Notice that the call to lemmatize runs a *list* of values: there can be case where there is remaining ambiguity, SpaCy can return a list of possible lemmas given the input.

In [10]:
for token in nlp("I was here"):
    print(token, token.pos_, lemmatize(str(token), token.pos), sep="\t")

I	PRON	['i']
was	VERB	['be']
here	ADV	['here']


## Jaccard's similarity

### Definition

In [11]:
def jaccard(seq1, seq2):
    """The Jaccard similarity between two sequences: |∩(X,Y)| / |∪(X,Y)|."""
    x = set(seq1)
    y = set(seq2)
    # Python3 does int->float casting on integer divisions
    # See "Banker's rounding, probabilies, and underflows"
    return len(x & y) / len(x | y)

### Examples

In [12]:
jaccard('string', 'string')

1.0

In [13]:
jaccard('string', 'strang')

0.7142857142857143

In [14]:
jaccard('string', 'other')

0.2222222222222222

### Issues

In [15]:
jaccard('string', 'other') # too large?

0.2222222222222222

In [16]:
jaccard('karlos', 'carol') # ok-ish, but high?

0.5714285714285714

In [17]:
jaccard('word', 'ford') # great

0.6

In [18]:
jaccard('alabama', 'malba') # really bad!

1.0

Therefore, it typically is better to use higher order; **Bigram** similarity:

In [19]:
jaccard(shingle('string', 2), shingle('other', 2)) # great

0.0

In [20]:
jaccard(shingle('karlos', 2), shingle('carol', 2)) # too small?

0.125

In [21]:
jaccard(shingle('word', 2), shingle('ford', 2)) # a bit too small?

0.5

In [22]:
jaccard(shingle('alabama', 2), shingle('malba', 2)) # still too large?

0.42857142857142855

Or even character **trigrams**:

In [23]:
jaccard(shingle('string', 3), shingle('other', 3)) # great

0.0

In [24]:
jaccard(shingle('karlos', 3), shingle('carol', 3)) # really bad!

0.0

In [25]:
jaccard(shingle('word', 3), shingle('fort', 3)) # really bad!

0.0

In [26]:
jaccard(shingle('alabama', 3), shingle('malba', 3)) # great

0.0

### Multigram Jaccard similarity

In [27]:
def multigram(seq):
    return list(seq) + list(shingle(seq, 2))
                                                   
print(sorted(multigram('string')))
print(sorted(multigram(['This', 'is', 'a', 'tokenized', 'sentence', '.'])))

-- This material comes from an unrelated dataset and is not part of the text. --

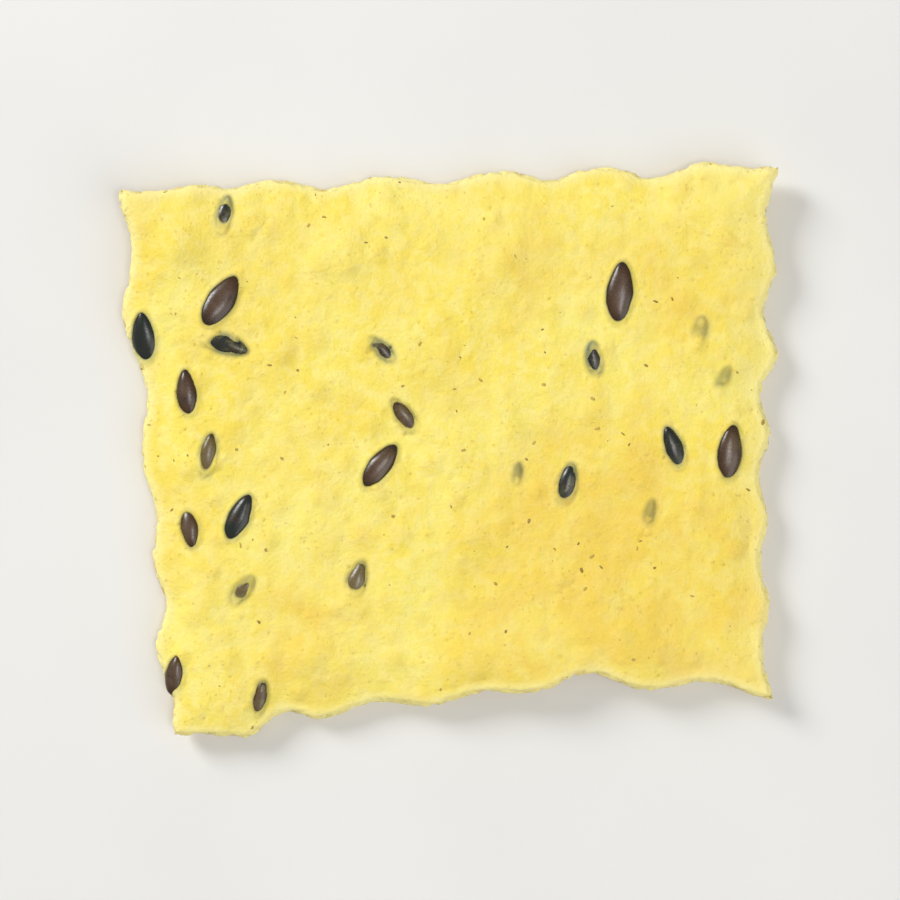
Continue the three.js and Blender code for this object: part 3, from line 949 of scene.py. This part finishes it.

['g', 'i', 'in', 'n', 'ng', 'r', 'ri', 's', 'st', 't', 'tr']
['.', 'This', 'This_is', 'a', 'a_tokenized', 'is', 'is_a', 'sentence', 'sentence_.', 'tokenized', 'tokenized_sentence']


In [28]:
jaccard(multigram('karlos'), multigram('carol')) # reasonable...

0.3333333333333333

In [29]:
jaccard(multigram('word'), multigram('ford')) # reasonable...

0.5555555555555556

In [30]:
jaccard(multigram('alabama'), multigram('malba')) # reasonable...

0.6363636363636364

In [31]:
jaccard(multigram('string'), multigram('other')) # resasonable...

0.1111111111111111

In [32]:
jaccard(multigram('string'), multigram('string')) # of course (but do check!)

1.0

In [33]:
jaccard(multigram('string'), multigram('strang')) # reasonable...

0.5714285714285714

### Conclusion

In the end, depending on the scenario, a problem-specific decision for using uni-, bi- or, maybe a trigram sets has to be made.